Ощущение от прозябания при затхлой, провинциальной, все умирающей, но никак не сдающейся многолетней диктатуре — в своих литературных видениях Хорхе Луис Борхес передал образом блужданий по лабиринту, из которого нет выхода. Удушающую атмосферу иерархичного авторитаризма Сокуров представил в виде тягостного и опять же безвыходного ночного кошмара, засасывающего и погружающего в пучину личного безумия самих его отцов-основателей.
«В средневековой картине мира верх и низ, выше и ниже имеют абсолютное значение как в пространственном, так и в ценностном смысле. […] Иерархическое движение по вертикали определяло и отношение к времени. Время мыслилось и представлялось как горизонталь. Время не имело существенного значения для иерархического подъема. Поэтому не было представления о прогрессе во времени, о движении вперед во времени»1.
Отчего, скажем, нынче насаждается культ спорта, а не искусства? В спорте каждый последующий рекорд как бы отменяет предыдущий, а искусство, оставаясь само собой, живет и развивается в бесконечно струящемся потоке времени. Культ телес и спортивных достижений, обращенных в повод для диких массовых шабашей, в стране с вопиюще немощным и удивительно неспортивным населением обрел прямо-таки нечеловеческие размеры, и не случайно временщикам так полюбился «новый символ Петербурга» в виде символического, таранящего небеса, вздыбленного фаллоса, вознесенного выше куполов и ангелов.

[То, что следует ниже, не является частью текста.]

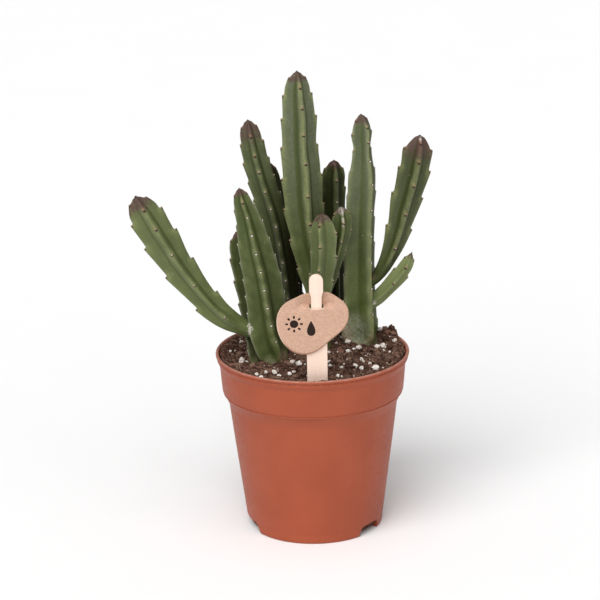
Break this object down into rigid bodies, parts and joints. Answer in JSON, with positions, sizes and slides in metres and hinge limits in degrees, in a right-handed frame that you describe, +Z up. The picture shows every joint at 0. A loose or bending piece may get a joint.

Этот проект зримо воплощает идею антидемократического неравенства — окостеневшую «вертикаль власти». До чего было отрадно, когда такой вроде бы герметичный мастер, как Сокуров, в борьбе с этим страшным сооружением занял «старомодную» гражданскую позицию! Истинный метафизик, разумеется, не стал терпеть столь наглое посягательство на благородную горизонталь Петербурга, воплощающую идею Божественной Вечности. Ведь есть вещи, которые нужно отстаивать «всегда и при любых обстоятельствах».

 

1 Б а х т и н М. Творчество Франсуа Рабле и народная культура Средневековья и Ренессанса. М., 1965, с. 436.